Poco menos de 34 millones y medio de argentinos están habilitados para votar el domingo próximo en estos comicios que definirán la renovación parcial de ambas cámaras del Parlamento. La disputa entre la coalición que gobierna y la oposición mayoritaria encarnada por quienes gobernaron hasta diciembre de 2019 es hoy voto a voto: una balanza inclinada hacia uno u otro sector puede definir qué línea tendrá el control del quórum –y, por lo tanto, cierto dominio de la agenda parlamentaria– durante los dos próximos años y cuánto habrá de exigir o ceder frente a propios y extraños.
Esta columna no se propone puntualizar aspectos políticos, porque no es su objeto de análisis. Sin embargo, el lenguaje no tiene, en esta previa a los comicios, influencia neutra, y menos aún en los periodistas, comunicadores y medios, que sí son sujetos que importan al ombudsman de PERFIL, interesado en aportar argumentos que faciliten a los lectores una mejor elección.
El 30 de mayo último, este espacio tuvo por título “Cuando un periodista insulta se suma al discurso de odio”. Decía entonces que “algunos medios, en Argentina y fuera de ella, son permeables a reproducir o generar frases cargadas de violencia y carentes de un mínimo de respeto por personas e instituciones, sin que aparezcan justificativos que respalden –al menos en parte– lo que se dice o publica.

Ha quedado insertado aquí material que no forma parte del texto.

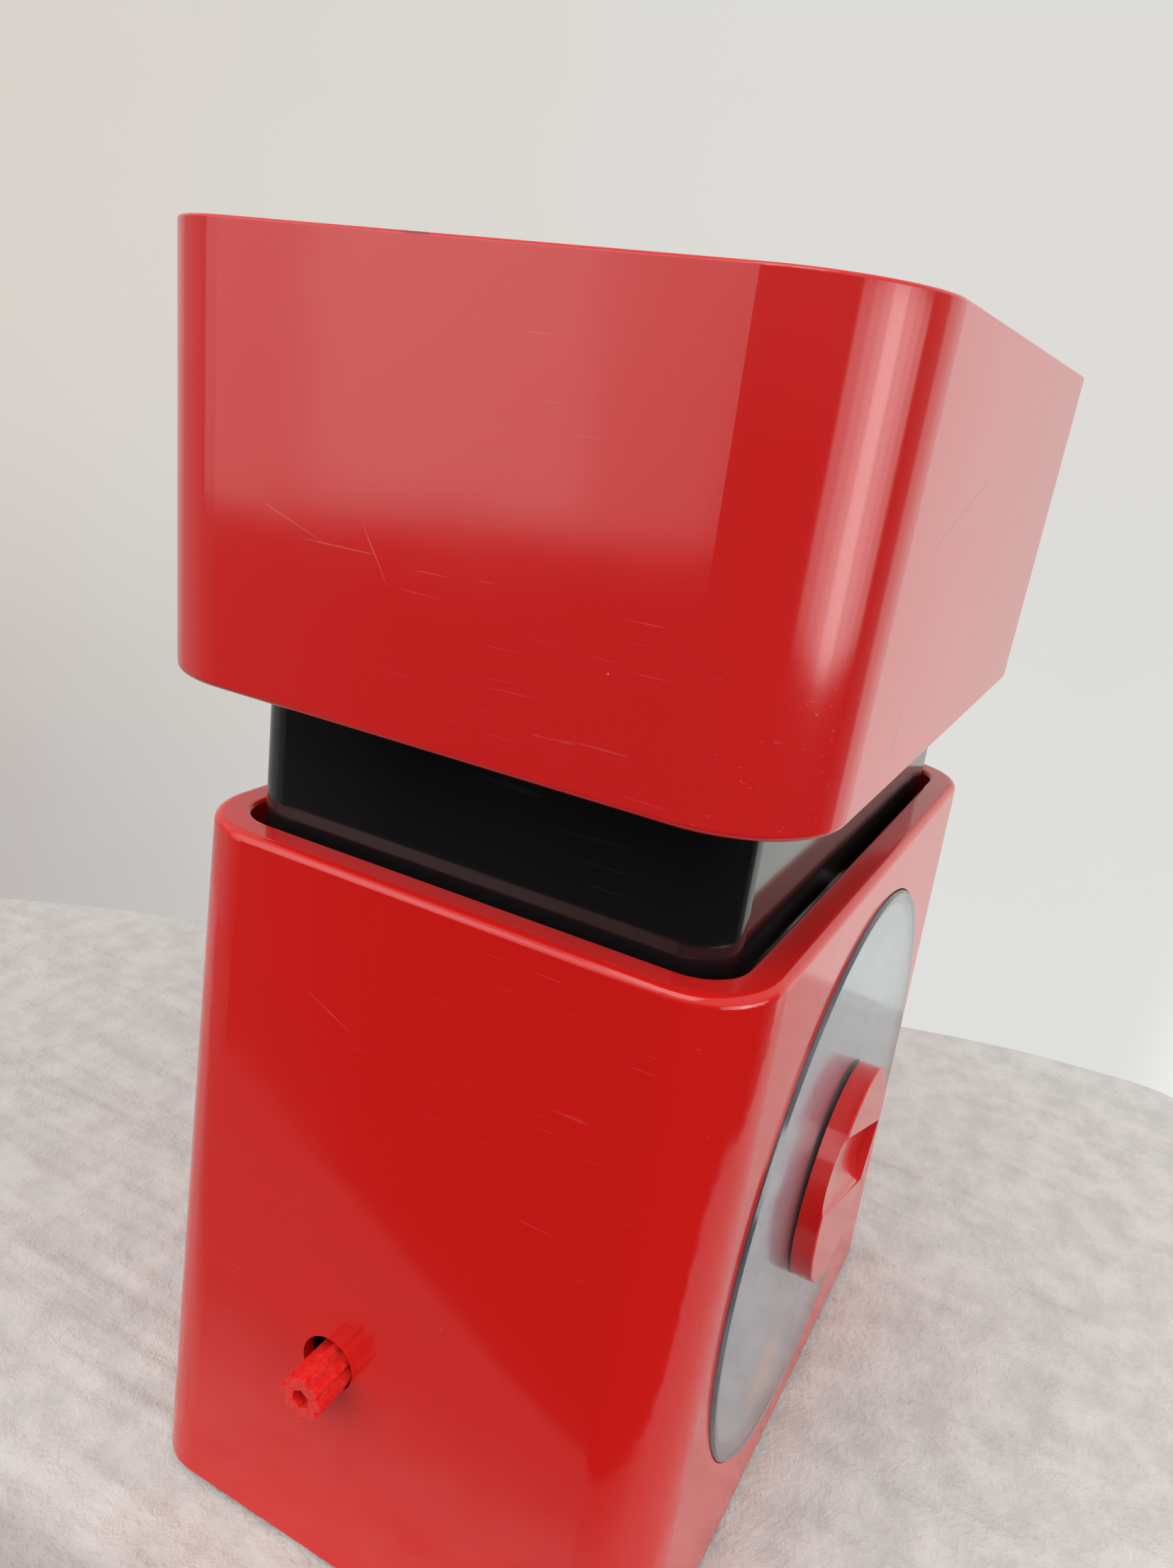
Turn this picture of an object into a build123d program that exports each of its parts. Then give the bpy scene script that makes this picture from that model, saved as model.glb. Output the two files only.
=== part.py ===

Esto no es nuevo, por cierto, y lleva ya décadas en nuestro país, en una sucesión de insultos, opiniones desbocadas, ataques directos o indirectos y –en extremo– incitación a grados superiores de agresión”.
La virulencia con la que parecen regodearse candidatos y dirigentes ha crecido desde entonces, muchas veces fogoneada con una agenda periodística que deja mucho que desear. Si bien son políticos quienes han suprimido todo freno a sus expresiones con el objeto de agraviar, insultar, denostar, humillar a sus rivales, parte del periodismo (y en este caso incluyo también a comunicadores y operadores de redes sociales) se ha sometido a la seducción de dar micrófono o abrir páginas a esas expresiones carentes de límites.
Cierto es que los dirigentes ejercen esa impúdica conducta, pero buscan y encuentran medios y trabajadores de este oficio dispuestos a acompañar (aunque fuere con críticas, o con una sonrisa socarrona) la desmesura llevada al lenguaje. Creen, estos profesionales, que ganan espacio y audiencia si se pegan al Milei de los “zurdos de mierda”, a la Tolosa Paz de “en el peronismo se garcha”, al Macri de “hicimos mucho buenismo, mucho pelotudeo ante el ejercicio del poder”, al Espert del “fuck you, Kicillof”.
No alcanzaría el espacio de esta columna para reproducir tantos exabruptos.
Por cierto, no es privativo del periodismo político argentino esta forma de comunicar o de dar paso a políticos que quieren hacerlo a como dé lugar. En 1994 (¡27 años atrás!), el entonces Defensor del Lector del diario El País de Madrid, Juan Arias, citaba una carta que decía: “A veces los lectores nos preguntamos si la crispación de la sociedad no la estarán provocando en parte ustedes, los periodistas, con sus intemperancias verbales, que es muy distinto de la genuina libertad de expresión”. Cabe la frase: “Mal de muchos…”.
En mi columna de mayo, reproducía este ombudsman un interesante texto de su colega, la Defensora del Público: “Los discursos violentos atentan contra los principios de convivencia social que constituyen los fundamentos de la vida democrática”. Coincido.
Un anhelo que comparto con muchos lectores de este diario: que después del domingo, sea cual fuere el resultado electoral, vuelvan la cordura y el buen gusto al discurso político y al lenguaje periodístico.